Goh appeared to have selected his victims at random and none were his alleged tormentors. So far, Goh has not shown any remorse, investigators said,
Those killed in the shooting have been identified as Katleen Ping, 24, of Oakland; Lydia Sim, 21, of Hayward; Bhutia Tshering, 38, of San Francisco; Sonam Choedon, 33, of El Cerrito; Judith Seymore, 53, of San Jose; Kim Eunhea, 23, of Union City; and Doris Chibuko, 40, of San Leandro.
In another classroom, Dechen Yangzom hid with other nursing students, turned out the lights and locked the door just before the gunman arrived.
"It's pretty much like what I hear in the movies," she told CBS News correspondent John Blackstone (see video at left). "'Bang, bang!'
At Oakland's Allen Temple Baptist Church on Tuesday night, Mayor Jean Quan joined pastors from the Bay Area's Korean Christian community in calling unity and peace in their often troubled city.

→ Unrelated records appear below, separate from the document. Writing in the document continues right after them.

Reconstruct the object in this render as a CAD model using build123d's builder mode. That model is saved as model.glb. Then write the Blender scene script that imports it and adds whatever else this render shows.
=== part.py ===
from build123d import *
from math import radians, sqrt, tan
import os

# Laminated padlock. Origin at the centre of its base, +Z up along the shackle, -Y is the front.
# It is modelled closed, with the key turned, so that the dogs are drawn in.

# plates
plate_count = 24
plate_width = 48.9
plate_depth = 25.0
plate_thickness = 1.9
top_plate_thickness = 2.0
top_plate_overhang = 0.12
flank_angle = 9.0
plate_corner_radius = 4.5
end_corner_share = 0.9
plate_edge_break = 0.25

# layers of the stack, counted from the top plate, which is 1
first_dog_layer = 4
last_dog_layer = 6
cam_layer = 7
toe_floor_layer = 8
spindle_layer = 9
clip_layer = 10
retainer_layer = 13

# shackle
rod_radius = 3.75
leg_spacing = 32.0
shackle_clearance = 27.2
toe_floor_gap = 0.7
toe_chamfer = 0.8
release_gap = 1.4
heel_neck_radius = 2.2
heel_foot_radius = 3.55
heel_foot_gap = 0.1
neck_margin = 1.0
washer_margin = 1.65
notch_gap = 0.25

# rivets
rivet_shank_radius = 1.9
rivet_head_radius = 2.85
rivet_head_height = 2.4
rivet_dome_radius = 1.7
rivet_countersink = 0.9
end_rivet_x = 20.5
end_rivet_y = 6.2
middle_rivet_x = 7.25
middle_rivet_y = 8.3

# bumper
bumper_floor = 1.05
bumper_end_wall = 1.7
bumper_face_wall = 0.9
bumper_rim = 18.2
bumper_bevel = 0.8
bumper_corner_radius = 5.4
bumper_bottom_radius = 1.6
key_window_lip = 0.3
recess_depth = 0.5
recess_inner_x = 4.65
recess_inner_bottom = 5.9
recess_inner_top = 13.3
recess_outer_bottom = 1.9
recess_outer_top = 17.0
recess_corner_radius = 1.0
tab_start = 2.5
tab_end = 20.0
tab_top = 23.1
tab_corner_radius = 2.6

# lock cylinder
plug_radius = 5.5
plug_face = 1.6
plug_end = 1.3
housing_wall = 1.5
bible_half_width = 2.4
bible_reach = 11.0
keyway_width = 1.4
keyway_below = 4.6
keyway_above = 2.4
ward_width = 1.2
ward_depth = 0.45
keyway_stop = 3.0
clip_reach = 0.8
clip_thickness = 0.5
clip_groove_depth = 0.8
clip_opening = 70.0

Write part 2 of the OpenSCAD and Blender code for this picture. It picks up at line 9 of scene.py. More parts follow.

"America has to look into its soul," Quan told the audience. "This is America where you can find a gun easier than you can find mental health services."

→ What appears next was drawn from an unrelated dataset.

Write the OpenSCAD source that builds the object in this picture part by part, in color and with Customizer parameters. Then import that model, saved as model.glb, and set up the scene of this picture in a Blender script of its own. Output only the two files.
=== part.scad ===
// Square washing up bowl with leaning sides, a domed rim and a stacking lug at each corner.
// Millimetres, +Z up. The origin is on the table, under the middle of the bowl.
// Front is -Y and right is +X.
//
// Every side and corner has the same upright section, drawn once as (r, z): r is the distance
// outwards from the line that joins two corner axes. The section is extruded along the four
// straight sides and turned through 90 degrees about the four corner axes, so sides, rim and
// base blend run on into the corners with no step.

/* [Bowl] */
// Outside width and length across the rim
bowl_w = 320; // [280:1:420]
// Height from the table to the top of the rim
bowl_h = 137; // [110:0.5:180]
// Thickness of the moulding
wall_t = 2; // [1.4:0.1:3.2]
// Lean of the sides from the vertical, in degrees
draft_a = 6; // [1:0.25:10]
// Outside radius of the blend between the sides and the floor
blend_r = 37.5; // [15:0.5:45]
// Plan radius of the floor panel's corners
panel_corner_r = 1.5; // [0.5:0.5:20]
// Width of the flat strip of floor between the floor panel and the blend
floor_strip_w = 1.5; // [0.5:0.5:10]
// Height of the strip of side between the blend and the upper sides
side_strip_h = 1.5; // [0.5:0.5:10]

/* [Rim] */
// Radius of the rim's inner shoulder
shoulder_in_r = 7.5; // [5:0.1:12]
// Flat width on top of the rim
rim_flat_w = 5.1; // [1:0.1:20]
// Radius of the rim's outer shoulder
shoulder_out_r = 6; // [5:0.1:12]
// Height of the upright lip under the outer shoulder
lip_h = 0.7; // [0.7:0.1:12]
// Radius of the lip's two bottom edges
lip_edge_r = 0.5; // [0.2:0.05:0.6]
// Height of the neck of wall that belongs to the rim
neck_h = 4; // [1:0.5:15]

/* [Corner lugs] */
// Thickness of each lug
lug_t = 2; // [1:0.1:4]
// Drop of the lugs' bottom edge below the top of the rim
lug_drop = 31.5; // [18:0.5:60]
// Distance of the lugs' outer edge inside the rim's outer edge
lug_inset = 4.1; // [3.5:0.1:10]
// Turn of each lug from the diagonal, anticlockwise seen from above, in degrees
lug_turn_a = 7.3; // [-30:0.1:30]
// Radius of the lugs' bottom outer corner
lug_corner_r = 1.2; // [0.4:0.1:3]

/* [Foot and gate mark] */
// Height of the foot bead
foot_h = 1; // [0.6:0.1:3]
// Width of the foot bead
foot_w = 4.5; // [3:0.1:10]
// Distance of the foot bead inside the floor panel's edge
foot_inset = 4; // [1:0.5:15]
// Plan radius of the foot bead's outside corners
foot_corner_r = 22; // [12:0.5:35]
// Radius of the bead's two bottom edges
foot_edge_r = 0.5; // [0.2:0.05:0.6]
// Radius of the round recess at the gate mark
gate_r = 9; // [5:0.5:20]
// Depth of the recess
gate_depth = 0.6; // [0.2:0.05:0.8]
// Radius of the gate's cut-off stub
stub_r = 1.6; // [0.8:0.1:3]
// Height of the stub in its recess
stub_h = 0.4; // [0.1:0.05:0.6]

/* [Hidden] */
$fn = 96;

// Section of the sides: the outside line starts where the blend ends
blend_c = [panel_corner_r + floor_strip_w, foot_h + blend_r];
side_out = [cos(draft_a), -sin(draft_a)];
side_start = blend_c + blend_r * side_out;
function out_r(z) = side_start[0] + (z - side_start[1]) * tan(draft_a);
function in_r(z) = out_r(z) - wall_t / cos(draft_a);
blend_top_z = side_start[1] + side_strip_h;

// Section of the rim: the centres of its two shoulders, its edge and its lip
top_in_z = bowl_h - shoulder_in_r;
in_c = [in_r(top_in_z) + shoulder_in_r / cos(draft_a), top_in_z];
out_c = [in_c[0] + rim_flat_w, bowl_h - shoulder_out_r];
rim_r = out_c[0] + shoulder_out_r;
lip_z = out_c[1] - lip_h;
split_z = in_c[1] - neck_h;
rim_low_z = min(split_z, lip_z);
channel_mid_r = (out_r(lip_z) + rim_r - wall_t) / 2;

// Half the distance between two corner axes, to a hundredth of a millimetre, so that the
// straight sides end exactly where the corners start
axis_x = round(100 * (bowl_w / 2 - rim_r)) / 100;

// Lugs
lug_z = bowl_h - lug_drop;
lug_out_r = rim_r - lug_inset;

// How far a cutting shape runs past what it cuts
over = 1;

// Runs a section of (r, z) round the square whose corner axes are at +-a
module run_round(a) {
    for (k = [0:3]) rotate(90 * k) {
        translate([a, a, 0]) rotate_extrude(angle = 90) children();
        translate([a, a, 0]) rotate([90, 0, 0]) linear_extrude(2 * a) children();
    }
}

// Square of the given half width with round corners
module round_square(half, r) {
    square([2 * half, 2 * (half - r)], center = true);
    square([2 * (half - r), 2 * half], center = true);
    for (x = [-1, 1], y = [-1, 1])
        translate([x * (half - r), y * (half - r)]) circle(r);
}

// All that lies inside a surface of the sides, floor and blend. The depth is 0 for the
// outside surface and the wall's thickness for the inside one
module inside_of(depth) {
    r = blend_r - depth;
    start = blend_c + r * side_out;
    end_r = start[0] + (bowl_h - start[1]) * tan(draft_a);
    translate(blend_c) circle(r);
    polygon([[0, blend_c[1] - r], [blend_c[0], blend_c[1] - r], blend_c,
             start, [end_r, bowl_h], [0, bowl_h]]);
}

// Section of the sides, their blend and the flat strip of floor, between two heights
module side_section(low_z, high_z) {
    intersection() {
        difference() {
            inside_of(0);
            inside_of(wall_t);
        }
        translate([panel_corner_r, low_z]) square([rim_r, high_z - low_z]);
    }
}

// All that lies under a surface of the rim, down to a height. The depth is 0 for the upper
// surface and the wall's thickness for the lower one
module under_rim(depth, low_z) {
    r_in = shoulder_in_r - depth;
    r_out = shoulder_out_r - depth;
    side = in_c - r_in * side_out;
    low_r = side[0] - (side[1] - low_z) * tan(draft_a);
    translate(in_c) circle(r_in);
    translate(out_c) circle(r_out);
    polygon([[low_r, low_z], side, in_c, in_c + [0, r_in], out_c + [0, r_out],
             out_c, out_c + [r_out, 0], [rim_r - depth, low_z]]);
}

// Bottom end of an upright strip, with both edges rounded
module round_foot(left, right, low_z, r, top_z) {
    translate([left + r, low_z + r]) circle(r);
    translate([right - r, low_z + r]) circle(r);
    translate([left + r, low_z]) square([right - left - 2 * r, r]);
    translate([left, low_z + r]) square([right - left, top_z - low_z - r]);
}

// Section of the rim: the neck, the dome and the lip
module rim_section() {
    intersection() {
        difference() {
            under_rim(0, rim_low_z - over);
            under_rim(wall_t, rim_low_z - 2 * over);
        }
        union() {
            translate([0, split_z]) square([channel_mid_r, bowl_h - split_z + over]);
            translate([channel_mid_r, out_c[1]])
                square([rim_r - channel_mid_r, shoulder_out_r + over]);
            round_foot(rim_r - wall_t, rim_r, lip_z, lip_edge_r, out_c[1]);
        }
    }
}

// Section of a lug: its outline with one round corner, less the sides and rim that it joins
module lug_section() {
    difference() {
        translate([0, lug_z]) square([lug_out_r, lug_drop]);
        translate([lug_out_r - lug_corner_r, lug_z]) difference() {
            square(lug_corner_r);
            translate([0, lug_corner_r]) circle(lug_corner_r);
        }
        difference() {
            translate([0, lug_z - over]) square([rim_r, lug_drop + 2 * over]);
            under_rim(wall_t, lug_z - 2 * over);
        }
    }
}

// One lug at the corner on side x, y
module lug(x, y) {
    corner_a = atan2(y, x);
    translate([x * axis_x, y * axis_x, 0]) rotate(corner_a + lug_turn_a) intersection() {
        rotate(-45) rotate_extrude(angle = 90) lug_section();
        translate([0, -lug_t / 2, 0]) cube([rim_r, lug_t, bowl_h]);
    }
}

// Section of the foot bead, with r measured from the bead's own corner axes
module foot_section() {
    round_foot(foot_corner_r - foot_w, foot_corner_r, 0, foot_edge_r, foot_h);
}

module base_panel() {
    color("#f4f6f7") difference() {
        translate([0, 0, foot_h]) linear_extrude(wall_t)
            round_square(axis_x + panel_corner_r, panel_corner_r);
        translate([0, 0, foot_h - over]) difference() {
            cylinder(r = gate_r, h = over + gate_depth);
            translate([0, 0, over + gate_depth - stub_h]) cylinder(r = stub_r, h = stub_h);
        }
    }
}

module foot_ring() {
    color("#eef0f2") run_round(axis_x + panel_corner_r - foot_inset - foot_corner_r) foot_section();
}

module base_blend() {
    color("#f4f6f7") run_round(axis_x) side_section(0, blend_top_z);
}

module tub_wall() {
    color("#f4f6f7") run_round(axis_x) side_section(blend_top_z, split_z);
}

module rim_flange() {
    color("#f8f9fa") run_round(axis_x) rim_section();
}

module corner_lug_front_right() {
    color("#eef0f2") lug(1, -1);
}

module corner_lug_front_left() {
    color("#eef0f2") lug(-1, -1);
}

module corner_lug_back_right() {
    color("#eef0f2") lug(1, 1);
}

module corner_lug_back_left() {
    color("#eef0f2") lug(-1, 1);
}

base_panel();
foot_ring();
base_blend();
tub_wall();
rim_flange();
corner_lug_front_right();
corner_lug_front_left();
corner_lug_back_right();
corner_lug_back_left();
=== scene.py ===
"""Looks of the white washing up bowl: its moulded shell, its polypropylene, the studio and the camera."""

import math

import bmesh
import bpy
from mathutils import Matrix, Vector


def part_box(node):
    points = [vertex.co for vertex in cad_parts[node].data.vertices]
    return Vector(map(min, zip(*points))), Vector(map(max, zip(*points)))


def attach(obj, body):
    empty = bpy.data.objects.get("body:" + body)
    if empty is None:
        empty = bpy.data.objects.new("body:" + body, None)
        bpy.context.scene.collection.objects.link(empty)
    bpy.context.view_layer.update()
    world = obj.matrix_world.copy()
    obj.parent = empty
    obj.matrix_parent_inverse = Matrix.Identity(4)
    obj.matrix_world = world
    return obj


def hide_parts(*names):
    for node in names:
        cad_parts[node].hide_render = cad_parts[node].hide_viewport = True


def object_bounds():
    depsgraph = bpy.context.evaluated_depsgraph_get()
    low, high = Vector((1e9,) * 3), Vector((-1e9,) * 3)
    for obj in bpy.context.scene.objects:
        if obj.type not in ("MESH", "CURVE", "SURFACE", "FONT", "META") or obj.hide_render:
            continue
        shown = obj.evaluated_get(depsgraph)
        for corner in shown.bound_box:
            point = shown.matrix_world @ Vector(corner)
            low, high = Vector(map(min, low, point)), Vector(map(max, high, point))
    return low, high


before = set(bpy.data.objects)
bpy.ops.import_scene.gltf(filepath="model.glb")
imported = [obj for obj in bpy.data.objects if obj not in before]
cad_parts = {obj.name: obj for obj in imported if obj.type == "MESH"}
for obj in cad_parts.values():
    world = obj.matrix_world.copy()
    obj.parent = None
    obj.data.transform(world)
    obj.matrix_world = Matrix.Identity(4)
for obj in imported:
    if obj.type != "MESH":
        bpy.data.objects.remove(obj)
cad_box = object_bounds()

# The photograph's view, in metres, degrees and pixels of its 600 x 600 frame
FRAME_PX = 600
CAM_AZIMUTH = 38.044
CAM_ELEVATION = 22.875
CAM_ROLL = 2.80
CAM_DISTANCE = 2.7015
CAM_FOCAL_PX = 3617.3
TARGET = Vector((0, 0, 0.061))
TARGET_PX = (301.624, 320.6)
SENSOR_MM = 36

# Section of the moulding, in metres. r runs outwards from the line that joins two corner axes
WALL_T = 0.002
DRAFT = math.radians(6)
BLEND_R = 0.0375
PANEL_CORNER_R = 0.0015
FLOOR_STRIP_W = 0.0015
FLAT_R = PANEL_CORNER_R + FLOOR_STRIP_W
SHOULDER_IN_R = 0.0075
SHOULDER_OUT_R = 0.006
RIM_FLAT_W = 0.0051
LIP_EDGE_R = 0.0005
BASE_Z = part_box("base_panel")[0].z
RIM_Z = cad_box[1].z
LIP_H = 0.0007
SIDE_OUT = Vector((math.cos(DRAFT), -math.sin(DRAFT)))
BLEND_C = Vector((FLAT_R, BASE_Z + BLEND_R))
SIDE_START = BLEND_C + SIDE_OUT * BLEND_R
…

Among those attending the service were friends of Ping, the slain receptionist who came to the U.S. from the Philippines in 2007 and leaves behind a 4-year-old son, according to her family.
Bev Concepcion, a nursing instructor who often had lunch with Ping, was supposed to teach a class Monday morning, but the receptionist told her to teach the evening class instead. Concepcion said she's still not sure why, but that last-minute change may have saved her life.
"She's a very sweet young lady, very hard working and family-oriented," Conception said after Tuesday's service. "It's so sad. It's very tragic, very painful. She's my very, very close friend and now she's gone."